Your instructions
Within the material below, locate the line with "Write the build123d" and the line with "# One column", then return those two lines and all lines between them, exactly as written.

━━ Records provided ━━

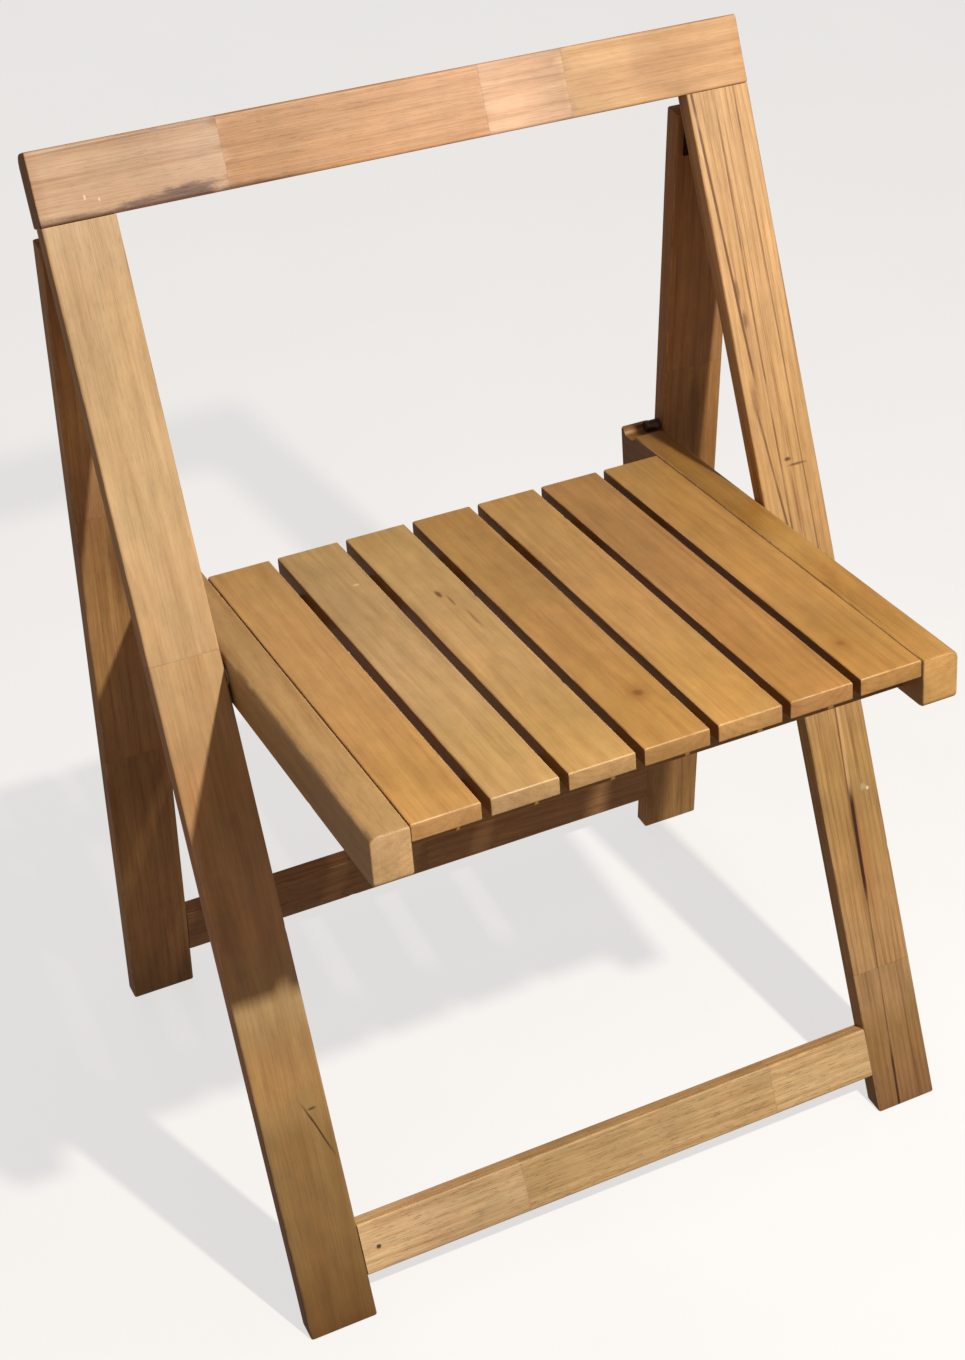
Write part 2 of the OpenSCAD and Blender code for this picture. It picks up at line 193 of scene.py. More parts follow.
def board(name, node, axes, radii, ends, seed, foot=0.0, notch=None):
    """A board in its own axes, where a CAD node is.

    radii are its four long edges, ends the roundings (low side, high side, face, back) at its
    start and finish, foot the slope of a floor cut, and notch a cut into its face."""
    low, high = local_box(node, axes)
    width, depth, length = high - low
    rand = random.Random(seed)
    dents = [
        (rand.uniform(*DENT_PLACES) * length, rand.randrange(4), rand.uniform(*DENT_SIZES))
        for _ in range(DENTS)
    ]
    steps = round(length / RING_GAP)
    places = {0.0, length} | {i * length / steps for i in range(steps)}
    for radius in {r for end in ends for r in end}:
        for k in range(END_STEPS + 1):
            step = radius * (1 - math.cos(math.pi / 2 * k / END_STEPS))
            places |= {step, length - step}
    for place, _, _ in dents:
        places |= {place + offset * MM for offset in DENT_RINGS}
    if notch:
        places |= set(notch["places"])
    places = sorted(p for p in places if 0 <= p <= length)
    places = [p for i, p in enumerate(places) if i == 0 or p - places[i - 1] > SAME_PLACE]

    mesh = bmesh.new()
    rings = []
    for place in places:
        margins = [
            max(end_margin(place, ends[0][side]), end_margin(length - place, ends[1][side]))
            for side in range(4)
        ]
        ring_radii = list(radii)
        if notch:
            cut = notch["depth"](place)
            margins[2] = max(margins[2], cut)
            if cut > 0:
                ring_radii[0] = ring_radii[1] = NOTCH_ARRIS
        for dent_place, corner, size in dents:
            near = max(0.0, 1 - ((place - dent_place) / DENT_REACH) ** 2)
            ring_radii[corner] += size * MM * near
        sample = Vector((seed * WEAR_SHIFT, place * WEAR_SCALE, 0.5))
        wear = RUBBED * (1 + noise.noise(sample))
        outline = section(
            (-width / 2 + margins[0], margins[2]),
            (width / 2 - margins[1], depth - margins[3]),
            ring_radii, wear,
        )
        ring = []
        for point, out in outline:
            sample = Vector((point.x * DIP_SCALE, point.y * DIP_SCALE + seed * DIP_SHIFT,
                             place * DIP_SCALE_ALONG))
            dip = SANDED * (0.5 + 0.5 * noise.noise(sample))
            point = point - out * dip
            along = place
            if foot:
                reach = max(0.0, 1 - place / FOOT_REACH)
                along += abs(foot) * reach * (point.y if foot > 0 else depth - point.y)
            ring.append(mesh.verts.new((point.x, point.y, along)))
        rings.append(ring)
    count = len(rings[0])
    for first, second in zip(rings, rings[1:]):
        for i in range(count):
            j = (i + 1) % count
            mesh.faces.new((first[i], first[j], second[j], second[i]))
    mesh.faces.new(list(reversed(rings[0])))
    mesh.faces.new(rings[-1])
    bmesh.ops.recalc_face_normals(mesh, faces=mesh.faces)
    piece = built(name, mesh)
    piece.data.shade_smooth()
    piece.data.set_sharp_from_angle(angle=BOARD_CREASE)
    turn = Matrix(axes).transposed()
    origin = turn @ Vector(((low.x + high.x) / 2, low.y, low.z))
    piece.matrix_world = Matrix.Translation(origin) @ turn.to_4x4()
    return piece


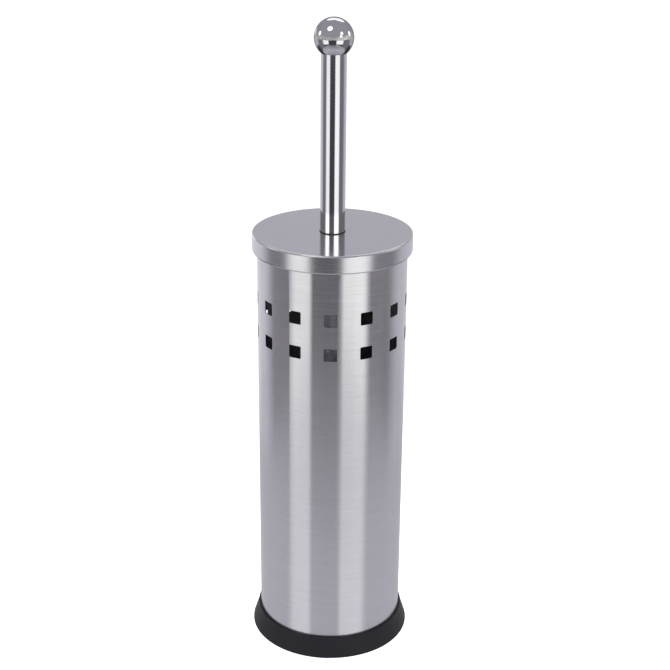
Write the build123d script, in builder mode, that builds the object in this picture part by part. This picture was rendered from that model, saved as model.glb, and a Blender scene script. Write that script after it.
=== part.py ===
from build123d import *
from math import cos, sin, sqrt, radians
import os

os.makedirs("parts", exist_ok=True)

# Toilet brush holder: a perforated steel canister on a plastic base, a drip cup inside,
# and a brush whose rod carries the canister's lid and ends in a ball knob.
# Millimetres, +Z up. Z = 0 is the floor, and the Z axis is everybody's centre line.
# One column of holes faces -Y, so +Y is midway between two columns.

# Driving dimensions
TOTAL_HEIGHT = 375.2
CAN_R = 43.0
CAN_SHEET = 0.5
CAN_FOOT_Z = 3.0
LID_R = 45.8
LID_TOP_Z = 254.9
LID_SKIRT = 10.5
LID_SHEET = 0.6
TUBE_R = 7.15
TUBE_WALL = 0.6
BALL_R = 11.0

# Clearances
MOVING_GAP = 0.3        # between pieces that lift apart
RUNNING_FIT = 0.06      # radial, where the tie stud turns in the lid's bush
ASSEMBLY_FIT = 0.05     # radial, between pieces that are pressed or screwed together
STUD_SPARE = 1.0        # depth of a blind hole beyond its stud
OVERLAP = 1.0           # how far a rib or a cutter runs into its neighbour

# Base cap
BASE_R = 47.8
BASE_EDGE_Z = 1.2
BASE_FLARE_Z = 10.4
BASE_FLARE_R = 44.8
BASE_TOP_Z = 12.6
BASE_TOP_R = 44.4
BASE_EDGE_SOFTENING = 0.8
BASE_FLARE_SOFTENING = 1.2
BASE_TOP_SOFTENING = 0.5
BASE_FLOOR_TOP_Z = 5.0
BASE_FLOOR = 2.0
BASE_RECESS_R = 40.0
UPSTAND_R = 41.2
UPSTAND_WALL = 1.2
UPSTAND_TOP_Z = 11.0
RIB_WALL = 1.6
RIB_FOOT_Z = 0.6
RIB_COUNT = 8
BOSS_R = 9.0
LOCATOR_R = 38.2
LOCATOR_TOP_Z = 9.5
LOCATOR_COUNT = 6

# Canister
CAN_HEM_R = 1.1
HEM_TURN = 245
HOLE_SIZE = 7.45
HOLE_CORNER = 0.6
HOLE_ROWS_Z = (216.6, 196.1)
HOLE_COLUMNS = 13

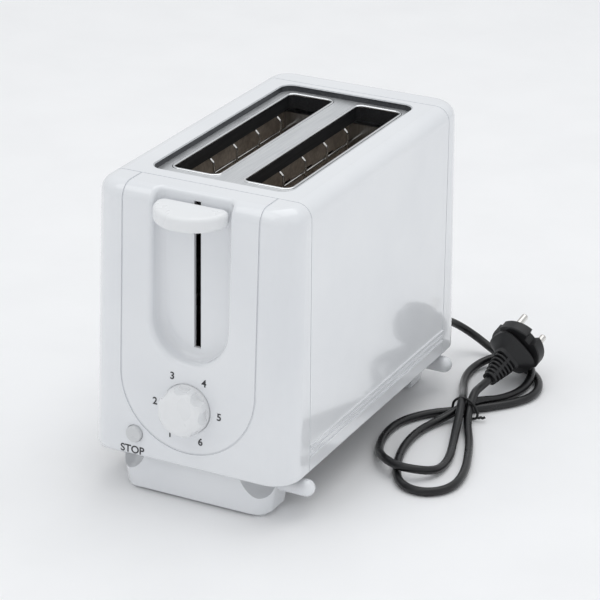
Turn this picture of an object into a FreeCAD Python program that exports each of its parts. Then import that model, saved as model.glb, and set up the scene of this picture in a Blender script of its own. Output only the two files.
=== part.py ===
"""Two-slice pop-up toaster: a parametric assembly of separate pieces, in millimetres.

Frame: +Z up, the rubber pads rest on z = 0, the lever end faces -Y and x = 0 is the middle plane.
The origin is the bottom centre of the toaster's own box, which the lever and the dial reach in
front and the crumb tray's handle reaches behind. The mains lead lies beside it, on the right.
"""
import FreeCAD, Part
import math
import os
import re

import Sketcher
from FreeCAD import Placement, Rotation, Vector

doc = FreeCAD.newDocument("toaster")
sheet = doc.addObject("Spreadsheet::Sheet", "Sizes")

SIZES = [
    # the case
    ("body_width", 140.0), ("body_length", 258.0), ("body_top", 203.0), ("body_under", 28.0),
    ("body_mid", 4.0), ("cap_depth", 29.0), ("wall", 2.4), ("corner_radius", 18.0),
    ("top_radius", 10.0), ("bottom_radius", 2.0), ("end_lean", 6.4), ("side_lean", 1.5),
    ("seam_step", 0.7), ("rib_height", 0.7), ("rib_width", 1.6), ("rib_level", 38.0),
    ("rib_pitch", 3.7),
    # the opening in the top, and the steel tray under it
    ("opening_half", 48.0), ("opening_front", -85.5), ("opening_rear", 98.0),
    ("opening_radius", 9.0), ("tray_level", 198.0), ("tray_rim", 4.4), ("steel", 0.8),
    ("slot_x", 24.5), ("slot_half", 16.0), ("slot_front", -69.5), ("slot_rear", 91.5),
    ("slot_radius", 5.0), ("flange_drop", 9.0),
    # the lever's recess and slot in the front cover
    ("recess_half", 26.0), ("recess_depth", 15.0), ("recess_low", 96.0), ("recess_round", 5.0),
    ("lip_round", 3.0), ("lever_slot", 4.6), ("lever_slot_low", 102.5),
    ("lever_slot_high", 197.5),
    ("groove_half", 46.8), ("groove_low", 37.4), ("groove_width", 1.2), ("groove_depth", 0.8),
    # the lever and the carriage
    ("lever_level", 192.2), ("lever_half", 24.4), ("lever_back", -111.6),
    ("lever_thick", 9.8), ("lever_round", 3.0), ("lever_corner", 6.0), ("arm_thick", 3.0),
    ("arm_height", 7.0),
    ("travel", 70.0), ("carriage_face", -84.0), ("carriage_plate", 2.0),
    ("carriage_low", 118.0), ("carriage_half", 33.0), ("rod_x", 16.0), ("rod_y", -90.0),
    ("rod_radius", 2.0), ("bush_gap", 0.05), ("bush_radius", 5.0), ("spring_x", 28.0),
    ("spring_radius", 3.0), ("rack_level", 128.0), ("rack_half", 8.0), ("rack_front", -66.0),
    ("rack_length", 154.0), ("rack_lip", 6.0), ("rack_sheet", 1.2), ("rack_tooth", 11.0),
    # the toasting chamber
    ("chamber_front", -75.0), ("chamber_rear", 96.0), ("chamber_half", 58.0),
    ("chamber_low", 44.0), ("chamber_high", 184.0), ("front_plate_top", 197.2),
    ("board_thick", 1.0), ("board_x", 48.0), ("board_low", 58.0), ("ribbon_width", 1.4),
    ("ribbon_thick", 0.3), ("wire_radius", 0.9), ("wire_reach", 14.5), ("wire_pitch", 30.6),
    ("wire_first", -48.6), ("wire_low", 50.0), ("wire_high", 190.0),
    # the controls
    ("dial_radius", 15.8), ("dial_level", 67.4), ("dial_depth", 13.4), ("dial_gap", 0.5),
    ("dial_base", 2.2), ("bore_depth", 8.0),
    ("dial_round", 6.0), ("flute_radius", 7.0), ("flute_reach", 20.6), ("flute_low", 3.0),
    ("shaft_radius", 3.0), ("pot_radius", 8.5), ("pot_depth", 9.0), ("board_y", -104.0),
    ("board_half", 50.0), ("board_top", 100.0), ("button_x", -36.2), ("button_level", 42.9),
    ("button_radius", 5.4), ("button_stand", 2.0),
    # the base
    ("foot_top_half", 54.0), ("foot_low_half", 50.0), ("foot_top_front", -118.0),
    ("foot_low_front", -116.0), ("foot_top_back", -88.0), ("foot_low_back", -90.0),
    ("foot_radius", 11.0), ("scoop_x", 50.0), ("scoop_y", -122.0), ("scoop_level", 29.5),
    ("scoop_radius", 17.5), ("pad_height", 2.0), ("pad_radius", 4.0), ("pad_x", 43.0),
    ("pad_y", -109.5), ("lug_y", -99.5), ("lug_level", 20.0), ("lug_tip", 75.5),
    ("lug_radius", 5.5), ("base_thick", 3.0), ("base_gap", 0.2), ("screw_x", 60.0),
    ("screw_y", -80.0), ("screw_radius", 1.6), ("crumb_half", 39.0), ("crumb_low", 31.6),
    ("crumb_wall", 7.0), ("crumb_front", -72.0), ("handle_half", 40.4), ("handle_depth", 6.0),
    # the mains lead
    ("cord_radius", 2.8), ("gland_x", 48.0), ("gland_level", 38.0), ("boot_length", 17.0),
    ("boot_droop", 20.0), ("hank_height", 8.0), ("neck_height", 12.0), ("tie_width", 7.0),
    ("plug_radius", 18.5), ("plug_depth", 19.5), ("plug_tail", 23.5), ("plug_rise", 16.9),
    ("plug_yaw", 7.7), ("plug_roll", 48.0), ("plug_rim", 9.0), ("plug_clear", 0.4),
    ("pin_spacing", 19.0), ("pin_radius", 2.4), ("pin_length", 19.0),
]
for row, (alias, value) in enumerate(SIZES, start=1):
    sheet.set(f"A{row}", alias)
    sheet.set(f"B{row}", str(value))
    sheet.setAlias(f"B{row}", alias)
doc.recompute()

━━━

Result of the exercise
Write the build123d script, in builder mode, that builds the object in this picture part by part. This picture was rendered from that model, saved as model.glb, and a Blender scene script. Write that script after it.
=== part.py ===
from build123d import *
from math import cos, sin, sqrt, radians
import os

os.makedirs("parts", exist_ok=True)

# Toilet brush holder: a perforated steel canister on a plastic base, a drip cup inside,
# and a brush whose rod carries the canister's lid and ends in a ball knob.
# Millimetres, +Z up. Z = 0 is the floor, and the Z axis is everybody's centre line.
# One column of holes faces -Y, so +Y is midway between two columns.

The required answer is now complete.